In March 2013 HMRC announced their intention to close public enquiry counters. They argued that the cost of maintaining the enquiry counters was too high.
They claimed that each appointment costs the department £152. We felt this figure was grossly overinflated. As such PCS Bootle Taxes Branch submitted a Freedom of Information Request. We requested; “The detail of the actual calculation i.e. the precise figures used. [We] would request that this is broken down to individual site costs (the actual name of sites can be redacted to avoid any issues around “commercial in confidence”), however [we] would like the actual figure presented on a site-by-site basis.
In response the department sent us this spreadsheet, which details how they calculated the cost per appointment for each public enquiry counter.
The costs are broken down into 3 broad areas – Staff Costs, Estate Costs and Running Costs. Our initial concerns are that the calculation and conclusion drawn in each of these categories are fundamentally flawed.
These initial findings appear to support our view that the figure of the cost of an enquiry counter appointment has been grossly over inflated and the public, press and politicians have been misled by HMRC.
Our initial concerns focus on the following issues:
The department have deducted approximately one third of the Assistant Officer Grade salary costs to account for time spent on work management lists (i.e. non face to face work).
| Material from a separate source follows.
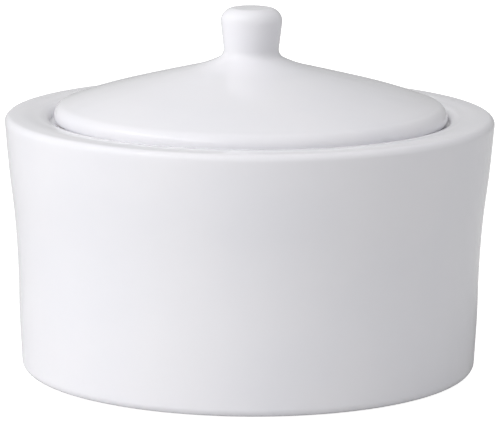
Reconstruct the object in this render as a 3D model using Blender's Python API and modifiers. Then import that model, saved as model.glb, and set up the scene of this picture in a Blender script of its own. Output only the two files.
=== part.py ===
"""Porcelain sugar bowl: a round, slightly flared bowl and the domed lid that rests inside its rim."""

import math

import bpy
from mathutils import Vector

MM = 0.001
SEGMENTS = 72  # facets round each turned piece
SHARP_EDGE = 40.0  # degrees, the least angle that is shaded as an edge
CURVE_STEPS = 2  # facets between neighbouring points of a smooth curve
MERGE_DISTANCE = 0.00001  # metres, where a turned outline meets the axis
GLAZE_COLOUR = (0.84, 0.84, 0.88)
GLAZE_ROUGHNESS = 0.15

# Bowl, in millimetres. Radii are measured from the vertical axis, heights from the table.
RIM_RADIUS = 52.5
RIM_HEIGHT = 55.3
RIM_ROUNDING = 1.5
RIM_WIDEST_HEIGHT = RIM_HEIGHT - 1.65
RIM_SLOPE = 9.0  # degrees, where the crowned top meets the rounding
RIM_INNER_HEIGHT = RIM_HEIGHT - 0.2
GALLERY_RADIUS = 42.8
GALLERY_ROLL_WIDTH = 3.0  # the rim rolls down to the ledge along a quarter of an ellipse
GALLERY_ROLL_DEPTH = 1.5
LEDGE_HEIGHT = 53.4
THROAT_RADIUS = 38.8
THROAT_ROUNDING = 1.0
INNER_WALL_RADIUS = 44.3
INNER_CORNER = 10.0
INNER_FLOOR_HEIGHT = 7.0
BASE_CORNER = 1.8
WALL_RADIUS_LOW = 49.0
FOOT_OUTER_RADIUS = WALL_RADIUS_LOW - BASE_CORNER
FOOT_INNER_RADIUS = 42.6
FOOT_RECESS_RADIUS = 41.1
FOOT_RECESS_HEIGHT = 2.4
# The broad top of the rim is slightly crowned, from the gallery outwards: (radius, height).
RIM_TOP_INNER = (GALLERY_RADIUS + GALLERY_ROLL_WIDTH, RIM_INNER_HEIGHT)
RIM_TOP = (RIM_TOP_INNER, (48.4, RIM_HEIGHT))
# The outer wall is nearly upright low down and flares towards the rim: (radius, height).
OUTER_WALL_TOP = (RIM_RADIUS, RIM_WIDEST_HEIGHT)
OUTER_WALL_BOTTOM = (WALL_RADIUS_LOW, BASE_CORNER)
OUTER_WALL = (
    OUTER_WALL_TOP,
    (51.6, 43.4),
    (50.4, 32.9),
    (49.75, 22.4),
    (49.5, 11.9),
    OUTER_WALL_BOTTOM,
)
# Inside, the wall draws in under the ledge: (radius, height).
INNER_NECK = ((INNER_WALL_RADIUS, 33.0), (43.6, 39.5), (41.3, 45.3), (39.2, 50.0))

# Lid, in millimetres, in the place where it rests.
LID_RADIUS = 42.2
LID_EDGE_HEIGHT = RIM_HEIGHT - 0.5
LID_EDGE_ROUNDING = 2.9
LID_EDGE_SLOPE = 24.0  # degrees, where the rounding meets the domed top
LID_SEAT_HEIGHT = LEDGE_HEIGHT + 0.3
LID_SEAT_ROUNDING = 0.9
LID_SEAT_INNER_RADIUS = 39.7
# The domed top from the knob outwards, and the hollow underside from the seat inwards.
LID_TOP = (
    (9.0, RIM_HEIGHT + 11.15),
    (12.0, RIM_HEIGHT + 10.1),
    (16.5, RIM_HEIGHT + 8.95),
    (24.0, RIM_HEIGHT + 7.05),
    (31.5, RIM_HEIGHT + 5.05),
    (37.0, RIM_HEIGHT + 3.35),
)
LID_UNDERSIDE = (
    (39.0, 54.1),
    (36.5, 55.2),
    (30.5, 56.9),
    (20.5, 59.6),
    (10.0, 61.9),
    (4.0, 62.8),
    (0.0, 63.0),
)

# Knob, in millimetres.
KNOB_TOP_HEIGHT = RIM_HEIGHT + 22.8
KNOB_HEAD_RADIUS = 6.6
KNOB_HEAD_ROUNDING = 2.9
KNOB_WAIST_RADIUS = 5.9
KNOB_WAIST_HEIGHT = RIM_HEIGHT + 13.9
KNOB_FILLET = 2.1
KNOB_FILLET_SLOPE = 27.0  # degrees, where the fillet runs out into the domed top


def arc(centre, radius, start, end, steps):
    """Points of an arc from one angle to another, in degrees, both ends included."""
    points = []
    for step in range(steps + 1):
        angle = math.radians(start + (end - start) * step / steps)
        points.append((centre[0] + radius * math.cos(angle), centre[1] + radius * math.sin(angle)))
    return points


def curve(points):
    """A smooth curve through the given points."""
    first = tuple(2 * a - b for a, b in zip(points[0], points[1]))
    last = tuple(2 * a - b for a, b in zip(points[-1], points[-2]))
    padded = [Vector(point) for point in (first, *points, last)]
    result = [points[0]]
    for before, start, end, after in zip(padded, padded[1:], padded[2:], padded[3:]):
        leaving = (end - before) / 2
        arriving = (after - start) / 2
        for step in range(1, CURVE_STEPS + 1):
            t = step / CURVE_STEPS
            eased = 3 * t**2 - 2 * t**3
            turn = leaving * (t - 2 * t**2 + t**3) + arriving * (t**3 - t**2)
            result.append(tuple(start + (end - start) * eased + turn))
    return result


def bowl_outline():
    """From the middle of the floor inside, up and over the rim, down to the middle of the underside."""
    roll_centre = (RIM_TOP_INNER[0], RIM_INNER_HEIGHT - GALLERY_ROLL_DEPTH)
    roll = [
        (roll_centre[0] + GALLERY_ROLL_WIDTH * x, roll_centre[1] + GALLERY_ROLL_DEPTH * y)
        for x, y in arc((0.0, 0.0), 1.0, 180, 90, 5)
    ]
    throat_edge = (THROAT_RADIUS + THROAT_ROUNDING, LEDGE_HEIGHT - THROAT_ROUNDING)
    inner_corner = (INNER_WALL_RADIUS - INNER_CORNER, INNER_FLOOR_HEIGHT + INNER_CORNER)
    rim_edge = (RIM_RADIUS - RIM_ROUNDING, RIM_WIDEST_HEIGHT)
    rounding = arc(rim_edge, RIM_ROUNDING, 90 - RIM_SLOPE, 0, 6)
    return [
        (0.0, INNER_FLOOR_HEIGHT),
        *arc(inner_corner, INNER_CORNER, -90, 0, 7),
        *curve(INNER_NECK),
        *arc(throat_edge, THROAT_ROUNDING, 180, 90, 3),
        (GALLERY_RADIUS, LEDGE_HEIGHT),
        *roll[:-1],
        *curve((*RIM_TOP, rounding[0])),
        *rounding[1:-1],
        *curve(OUTER_WALL),
        *arc((FOOT_OUTER_RADIUS, BASE_CORNER), BASE_CORNER, 0, -90, 5)[1:],
        (FOOT_INNER_RADIUS, 0.0),
        (FOOT_RECESS_RADIUS, FOOT_RECESS_HEIGHT),
        (0.0, FOOT_RECESS_HEIGHT),
    ]


def lid_outline():
    """From the middle of the knob's top, down and out over the lid, to the middle of its underside."""
    knob_head = (KNOB_HEAD_RADIUS - KNOB_HEAD_ROUNDING, KNOB_TOP_HEIGHT - KNOB_HEAD_ROUNDING)
    knob_fillet = (KNOB_WAIST_RADIUS + KNOB_FILLET, KNOB_WAIST_HEIGHT)
    lid_edge = (LID_RADIUS - LID_EDGE_ROUNDING, LID_EDGE_HEIGHT)
    lid_seat = (LID_RADIUS - LID_SEAT_ROUNDING, LID_SEAT_HEIGHT + LID_SEAT_ROUNDING)
    fillet = arc(knob_fillet, KNOB_FILLET, 180, 270 - KNOB_FILLET_SLOPE, 4)
    edge = arc(lid_edge, LID_EDGE_ROUNDING, 90 - LID_EDGE_SLOPE, 0, 5)
    top = curve((fillet[-1], *LID_TOP, edge[0]))
    return [
        (0.0, KNOB_TOP_HEIGHT),
        *arc(knob_head, KNOB_HEAD_ROUNDING, 90, 0, 5),
        *fillet,
        *top[1:-1],
        *edge,
        *arc(lid_seat, LID_SEAT_ROUNDING, 0, -90, 3),
        (LID_SEAT_INNER_RADIUS, LID_SEAT_HEIGHT),
        *curve(LID_UNDERSIDE),
    ]


def glaze(name):
    """Glossy clear glaze on white porcelain."""
    result = bpy.data.materials.new(name)
    result.use_nodes = True
    shader = result.node_tree.nodes["Principled BSDF"]
    shader.inputs["Base Color"].default_value = (*GLAZE_COLOUR, 1.0)
    shader.inputs["Roughness"].default_value = GLAZE_ROUGHNESS
    shader.inputs["Metallic"].default_value = 0.0
    return result


def turned(name, outline, origin_height, collection):
    """A solid of revolution about the vertical axis, with its origin on that axis."""
    mesh = bpy.data.meshes.new(name)
    vertices = [(radius * MM, 0.0, (height - origin_height) * MM) for radius, height in outline]
    edges = [(index, index + 1) for index in range(len(vertices) - 1)]
    mesh.from_pydata(vertices, edges, [])
    piece = bpy.data.objects.new(name, mesh)
    piece.location = (0.0, 0.0, origin_height * MM)
    collection.objects.link(piece)
    screw = piece.modifiers.new("Turn", "SCREW")
    screw.axis = "Z"
    screw.angle = math.tau
    screw.steps = SEGMENTS
    screw.render_steps = SEGMENTS
    screw.use_merge_vertices = True
    screw.merge_threshold = MERGE_DISTANCE
    graph = bpy.context.evaluated_depsgraph_get()
    solid = bpy.data.meshes.new_from_object(piece.evaluated_get(graph))
    piece.modifiers.clear()
    piece.data = solid
    bpy.data.meshes.remove(mesh)
    solid.name = name
    solid.materials.append(glaze(name + "_glaze"))
    solid.shade_smooth()
    solid.set_sharp_from_angle(angle=math.radians(SHARP_EDGE))


def build():
    for old in list(bpy.data.objects):
        bpy.data.objects.remove(old, do_unlink=True)
    collection = bpy.data.collections.new("sugar_bowl")
    bpy.context.scene.collection.children.link(collection)
    turned("bowl", bowl_outline(), 0.0, collection)
    turned("lid", lid_outline(), LID_SEAT_HEIGHT, collection)


build()
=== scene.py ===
import math

import bpy
from mathutils import Matrix, Vector


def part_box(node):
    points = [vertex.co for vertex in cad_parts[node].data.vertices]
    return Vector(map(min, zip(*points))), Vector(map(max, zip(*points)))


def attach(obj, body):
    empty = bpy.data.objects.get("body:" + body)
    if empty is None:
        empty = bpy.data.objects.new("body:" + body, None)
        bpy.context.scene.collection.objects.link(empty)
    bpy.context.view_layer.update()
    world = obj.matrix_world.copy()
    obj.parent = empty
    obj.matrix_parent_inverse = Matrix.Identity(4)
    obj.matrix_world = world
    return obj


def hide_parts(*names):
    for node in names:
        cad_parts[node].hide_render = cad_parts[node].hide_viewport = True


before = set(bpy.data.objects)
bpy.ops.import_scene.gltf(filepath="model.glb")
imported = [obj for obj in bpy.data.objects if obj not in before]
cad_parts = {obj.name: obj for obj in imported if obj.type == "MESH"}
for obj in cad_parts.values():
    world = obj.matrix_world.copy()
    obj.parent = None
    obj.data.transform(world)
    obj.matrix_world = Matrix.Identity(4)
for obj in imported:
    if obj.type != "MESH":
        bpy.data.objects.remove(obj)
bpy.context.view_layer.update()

BOWL_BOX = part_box("bowl")
LID_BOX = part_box("lid")

MM = 0.001
SEGMENTS = 288  # facets round each turned piece
POINT_STEP = 0.7  # millimetres between the points of a curved outline
TURN_STEP = 7.5  # degrees between the points of a rounded edge

# Bowl, in millimetres from the turning axis and from the table.
RIM_RADIUS = BOWL_BOX[1].x / MM
RIM_HEIGHT = BOWL_BOX[1].z / MM
RIM_ROUNDING = 1.5
RIM_WIDEST_HEIGHT = RIM_HEIGHT - 1.65
RIM_SLOPE = 9.0  # degrees, where the crowned top meets the rounding
RIM_INNER_HEIGHT = RIM_HEIGHT - 0.2
GALLERY_RADIUS = 42.8
GALLERY_ROLL_WIDTH = 3.0  # the rim rolls down to the ledge along a quarter of an ellipse
GALLERY_ROLL_DEPTH = 1.5
GALLERY_CORNER = 0.15
LEDGE_HEIGHT = 53.4
THROAT_RADIUS = 38.8
THROAT_ROUNDING = 1.0
INNER_WALL_RADIUS = 44.3
INNER_CORNER = 10.0
INNER_FLOOR_HEIGHT = 7.0
BASE_CORNER = 1.8
WALL_RADIUS_LOW = 49.0
FOOT_INNER_RADIUS = 42.6
FOOT_RECESS_RADIUS = 41.1
FOOT_RECESS_HEIGHT = 2.4
FOOT_EDGE_ROUNDING = 0.5
FOOT_EDGE_TURN = 65.0  # degrees, from the flat ring to the slope inside it
RECESS_CORNER = 1.0
RECESS_CORNER_START = 15.0  # degrees above the horizontal
# The broad top of the rim is slightly crowned, from the gallery outwards: (radius, height).
RIM_TOP = (
    (GALLERY_RADIUS + GALLERY_ROLL_WIDTH, RIM_INNER_HEIGHT),
    (48.4, RIM_HEIGHT),
)
# The outer wall is nearly upright low down and flares towards the rim: (radius, height).
OUTER_WALL = (
    (RIM_RADIUS, RIM_WIDEST_HEIGHT),
    (51.6, 43.4),
    (50.4, 32.9),
    (49.75, 22.4),
    (49.5, 11.9),
    (WALL_RADIUS_LOW, BASE_CORNER),
)
# Inside, the wall draws in under the ledge: (radius, height).
INNER_NECK = ((INNER_WALL_RADIUS, 33.0), (43.6, 39.5), (41.3, 45.3), (39.2, 50.0))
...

We believe that this reasoning is fundamentally flawed. When AO members are working on these lists they are still being supervised and supported by higher grades. Therefore the management time should be similarly factored to account for this work. As such we would argue that total salary costs should be reduced by a third – that they are not presents a misleading figure.
The range of variance in estate costs casts doubts over the resulting figures. With some Enquiry Counters apparently costing nothing, up to one counter (Peterborough) costing £400,000 per year. Given Peterborough only houses 12 staff this figure does not seem to reflect a reasonable cost for an office of that size. To put this in to context you could rent an entire floor of the Shard Tower in London for less than that price!
We are also concerned that the default cost for sites where a specific estate cost was not available has been estimated at £70,000. We think this is simply not a true reflection of typical costs.
As part of the £152 cost HMRC has factored in around £42 to reflect departmental overheads – in effect this is the Face to Face team’s share of central HMRC costs. However many of these costs will not be reduced as a result of closing the counters. For example they have included a share of the chairman’s and chief executive’s salaries as part of this overhead. It is not likely these salaries will be reduced to reflect the lack of enquiry counters. A cost has even been included to reflect Face to Face’s share of the HMRC change program… the same program that is wanting to shut enquiry counters!
Due to the fixed nature of these costs they do not provide a true reflection of a cost of an appointment.
To get an accurate assessment of the extent to which the department’s figures have been overstated a great deal of work will be required.
We have provided this information to the GEC for use in their campaigns, and would ask all branches to look at the figures for the enquiry counters in their area to use as part of local campaigns, and also to gather information to discredit these costs.
We would suggest focusing on:
- total numbers of staff
- time spent on work not directly connected with face to face appointments
- actual estate costs (where known)
- typical rental costs for an office of a similar size in the direct vicinity of the enquiry counters.